Reproduce the entries shown below only from the line with "const length = PIVOT_PIN_IN_SIDE" down to the line with "before = set(bpy.data.objects)", keeping both end lines and copying each one exactly.

Dataset rows —

- - - - -

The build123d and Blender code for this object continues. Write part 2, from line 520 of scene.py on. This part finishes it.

- - - - -

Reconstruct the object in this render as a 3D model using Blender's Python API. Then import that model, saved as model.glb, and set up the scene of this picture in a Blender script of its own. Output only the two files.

- - - - -

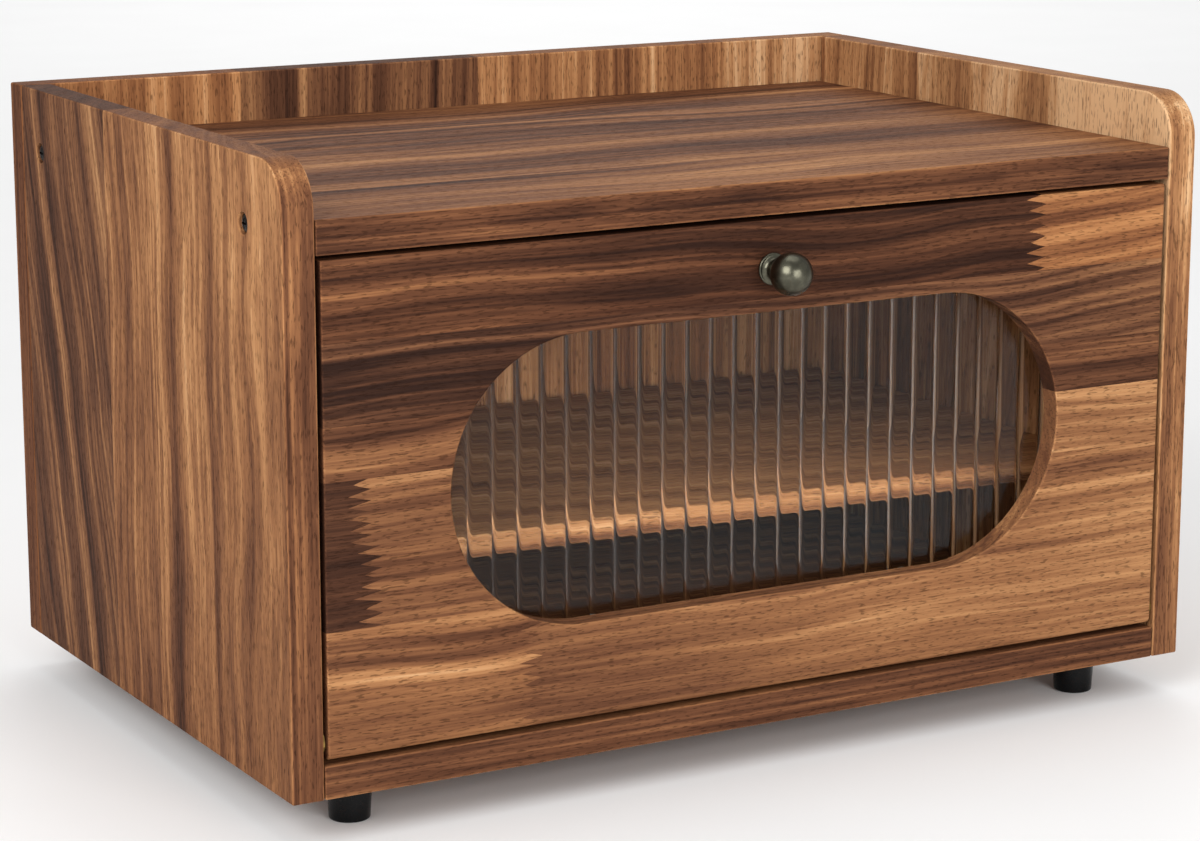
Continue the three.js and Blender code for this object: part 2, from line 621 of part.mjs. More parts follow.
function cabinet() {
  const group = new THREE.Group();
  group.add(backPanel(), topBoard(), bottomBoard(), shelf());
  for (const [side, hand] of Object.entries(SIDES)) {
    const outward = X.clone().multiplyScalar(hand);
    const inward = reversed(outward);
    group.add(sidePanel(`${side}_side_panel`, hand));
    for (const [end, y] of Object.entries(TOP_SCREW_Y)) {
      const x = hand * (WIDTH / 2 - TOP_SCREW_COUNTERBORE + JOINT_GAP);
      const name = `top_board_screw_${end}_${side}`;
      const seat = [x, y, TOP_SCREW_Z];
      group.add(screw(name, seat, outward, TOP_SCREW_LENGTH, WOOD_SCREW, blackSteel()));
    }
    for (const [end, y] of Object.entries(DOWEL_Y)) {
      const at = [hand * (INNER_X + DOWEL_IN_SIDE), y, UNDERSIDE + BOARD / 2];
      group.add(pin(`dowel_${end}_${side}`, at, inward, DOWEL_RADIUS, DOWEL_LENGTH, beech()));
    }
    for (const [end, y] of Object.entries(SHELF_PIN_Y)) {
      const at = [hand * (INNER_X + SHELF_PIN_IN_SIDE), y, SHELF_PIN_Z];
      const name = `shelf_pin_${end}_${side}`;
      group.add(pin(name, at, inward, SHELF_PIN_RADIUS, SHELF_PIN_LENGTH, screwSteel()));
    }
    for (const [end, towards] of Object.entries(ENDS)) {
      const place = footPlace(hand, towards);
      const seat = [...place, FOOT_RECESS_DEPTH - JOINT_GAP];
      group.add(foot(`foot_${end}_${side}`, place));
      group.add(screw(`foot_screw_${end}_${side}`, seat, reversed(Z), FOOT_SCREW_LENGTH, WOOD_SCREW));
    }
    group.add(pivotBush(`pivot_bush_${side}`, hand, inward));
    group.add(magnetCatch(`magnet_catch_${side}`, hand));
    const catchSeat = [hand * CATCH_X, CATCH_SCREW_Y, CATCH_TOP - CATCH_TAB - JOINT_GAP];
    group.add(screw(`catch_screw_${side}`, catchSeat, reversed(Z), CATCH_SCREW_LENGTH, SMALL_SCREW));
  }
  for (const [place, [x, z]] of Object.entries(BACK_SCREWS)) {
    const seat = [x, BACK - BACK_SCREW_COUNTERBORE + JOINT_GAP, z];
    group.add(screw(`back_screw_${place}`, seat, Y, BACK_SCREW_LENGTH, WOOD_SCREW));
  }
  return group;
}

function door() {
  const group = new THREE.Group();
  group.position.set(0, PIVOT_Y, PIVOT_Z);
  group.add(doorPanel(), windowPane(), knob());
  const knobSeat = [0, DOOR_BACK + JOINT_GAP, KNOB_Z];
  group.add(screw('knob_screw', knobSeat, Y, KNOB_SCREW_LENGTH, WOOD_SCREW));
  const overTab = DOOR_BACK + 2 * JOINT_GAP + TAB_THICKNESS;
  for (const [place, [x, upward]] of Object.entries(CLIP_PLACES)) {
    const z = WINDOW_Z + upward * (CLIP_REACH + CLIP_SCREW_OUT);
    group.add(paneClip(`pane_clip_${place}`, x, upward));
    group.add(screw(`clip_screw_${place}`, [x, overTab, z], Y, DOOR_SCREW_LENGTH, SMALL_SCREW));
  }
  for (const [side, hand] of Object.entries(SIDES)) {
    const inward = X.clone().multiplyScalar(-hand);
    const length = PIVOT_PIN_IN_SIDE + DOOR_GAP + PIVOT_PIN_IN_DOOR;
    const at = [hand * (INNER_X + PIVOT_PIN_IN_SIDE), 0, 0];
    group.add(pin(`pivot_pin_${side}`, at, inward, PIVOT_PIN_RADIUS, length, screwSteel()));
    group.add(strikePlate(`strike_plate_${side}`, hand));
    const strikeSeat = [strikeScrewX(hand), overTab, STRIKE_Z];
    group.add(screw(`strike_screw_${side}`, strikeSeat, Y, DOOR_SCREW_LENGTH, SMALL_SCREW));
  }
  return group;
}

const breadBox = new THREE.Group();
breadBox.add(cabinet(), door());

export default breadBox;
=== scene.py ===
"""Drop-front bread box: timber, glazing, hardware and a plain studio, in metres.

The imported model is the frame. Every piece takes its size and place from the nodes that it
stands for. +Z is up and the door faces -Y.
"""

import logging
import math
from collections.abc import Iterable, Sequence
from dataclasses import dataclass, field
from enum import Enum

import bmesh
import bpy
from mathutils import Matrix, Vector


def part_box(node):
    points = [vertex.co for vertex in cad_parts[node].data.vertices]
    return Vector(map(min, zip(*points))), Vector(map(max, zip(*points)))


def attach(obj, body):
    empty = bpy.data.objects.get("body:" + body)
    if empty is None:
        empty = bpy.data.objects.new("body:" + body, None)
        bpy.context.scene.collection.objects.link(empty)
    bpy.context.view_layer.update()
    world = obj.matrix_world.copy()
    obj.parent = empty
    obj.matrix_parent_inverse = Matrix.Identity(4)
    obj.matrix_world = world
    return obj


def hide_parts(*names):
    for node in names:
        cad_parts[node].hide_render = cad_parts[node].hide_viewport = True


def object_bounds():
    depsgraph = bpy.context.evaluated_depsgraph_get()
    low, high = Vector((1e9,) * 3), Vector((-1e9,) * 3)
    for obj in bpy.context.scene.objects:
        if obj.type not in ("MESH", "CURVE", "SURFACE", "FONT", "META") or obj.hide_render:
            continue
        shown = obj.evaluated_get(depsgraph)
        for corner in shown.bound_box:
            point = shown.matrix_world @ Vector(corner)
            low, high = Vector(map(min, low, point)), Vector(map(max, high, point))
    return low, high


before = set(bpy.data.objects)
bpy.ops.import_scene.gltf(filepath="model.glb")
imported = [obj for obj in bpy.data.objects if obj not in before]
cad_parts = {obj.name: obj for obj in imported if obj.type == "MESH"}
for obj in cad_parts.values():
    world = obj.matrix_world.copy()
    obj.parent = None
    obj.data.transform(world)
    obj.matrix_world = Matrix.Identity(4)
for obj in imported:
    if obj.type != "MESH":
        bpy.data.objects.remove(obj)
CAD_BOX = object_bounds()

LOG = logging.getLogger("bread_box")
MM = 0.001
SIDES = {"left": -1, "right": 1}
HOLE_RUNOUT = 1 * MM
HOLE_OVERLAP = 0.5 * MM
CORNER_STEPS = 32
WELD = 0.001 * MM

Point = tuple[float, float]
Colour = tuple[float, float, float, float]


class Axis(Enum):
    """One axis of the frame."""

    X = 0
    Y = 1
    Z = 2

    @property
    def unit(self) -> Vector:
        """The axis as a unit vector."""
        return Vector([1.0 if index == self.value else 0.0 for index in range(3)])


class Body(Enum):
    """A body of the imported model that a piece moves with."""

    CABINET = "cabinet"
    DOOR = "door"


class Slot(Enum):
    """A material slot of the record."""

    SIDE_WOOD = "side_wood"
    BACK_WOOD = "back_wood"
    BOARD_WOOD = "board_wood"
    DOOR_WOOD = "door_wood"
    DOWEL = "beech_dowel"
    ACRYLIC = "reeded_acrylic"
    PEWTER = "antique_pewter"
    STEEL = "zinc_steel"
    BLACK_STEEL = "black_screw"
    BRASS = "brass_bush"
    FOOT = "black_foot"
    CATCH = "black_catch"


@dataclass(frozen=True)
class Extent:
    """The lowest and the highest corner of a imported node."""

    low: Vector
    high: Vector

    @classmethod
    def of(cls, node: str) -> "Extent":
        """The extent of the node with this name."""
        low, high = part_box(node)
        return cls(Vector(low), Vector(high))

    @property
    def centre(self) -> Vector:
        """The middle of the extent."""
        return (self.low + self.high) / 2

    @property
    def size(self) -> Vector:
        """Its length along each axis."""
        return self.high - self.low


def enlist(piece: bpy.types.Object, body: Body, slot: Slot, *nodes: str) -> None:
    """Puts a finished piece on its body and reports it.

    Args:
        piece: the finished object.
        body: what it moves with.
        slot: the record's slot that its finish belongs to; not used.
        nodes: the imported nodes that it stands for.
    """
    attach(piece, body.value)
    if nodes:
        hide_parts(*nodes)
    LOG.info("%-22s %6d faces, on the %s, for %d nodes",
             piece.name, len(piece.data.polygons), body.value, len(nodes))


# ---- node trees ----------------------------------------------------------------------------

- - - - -

Result for this task —
    const length = PIVOT_PIN_IN_SIDE + DOOR_GAP + PIVOT_PIN_IN_DOOR;
    const at = [hand * (INNER_X + PIVOT_PIN_IN_SIDE), 0, 0];
    group.add(pin(`pivot_pin_${side}`, at, inward, PIVOT_PIN_RADIUS, length, screwSteel()));
    group.add(strikePlate(`strike_plate_${side}`, hand));
    const strikeSeat = [strikeScrewX(hand), overTab, STRIKE_Z];
    group.add(screw(`strike_screw_${side}`, strikeSeat, Y, DOOR_SCREW_LENGTH, SMALL_SCREW));
  }
  return group;
}

const breadBox = new THREE.Group();
breadBox.add(cabinet(), door());

export default breadBox;
=== scene.py ===
"""Drop-front bread box: timber, glazing, hardware and a plain studio, in metres.

The imported model is the frame. Every piece takes its size and place from the nodes that it
stands for. +Z is up and the door faces -Y.
"""

import logging
import math
from collections.abc import Iterable, Sequence
from dataclasses import dataclass, field
from enum import Enum

import bmesh
import bpy
from mathutils import Matrix, Vector


def part_box(node):
    points = [vertex.co for vertex in cad_parts[node].data.vertices]
    return Vector(map(min, zip(*points))), Vector(map(max, zip(*points)))


def attach(obj, body):
    empty = bpy.data.objects.get("body:" + body)
    if empty is None:
        empty = bpy.data.objects.new("body:" + body, None)
        bpy.context.scene.collection.objects.link(empty)
    bpy.context.view_layer.update()
    world = obj.matrix_world.copy()
    obj.parent = empty
    obj.matrix_parent_inverse = Matrix.Identity(4)
    obj.matrix_world = world
    return obj


def hide_parts(*names):
    for node in names:
        cad_parts[node].hide_render = cad_parts[node].hide_viewport = True


def object_bounds():
    depsgraph = bpy.context.evaluated_depsgraph_get()
    low, high = Vector((1e9,) * 3), Vector((-1e9,) * 3)
    for obj in bpy.context.scene.objects:
        if obj.type not in ("MESH", "CURVE", "SURFACE", "FONT", "META") or obj.hide_render:
            continue
        shown = obj.evaluated_get(depsgraph)
        for corner in shown.bound_box:
            point = shown.matrix_world @ Vector(corner)
            low, high = Vector(map(min, low, point)), Vector(map(max, high, point))
    return low, high


before = set(bpy.data.objects)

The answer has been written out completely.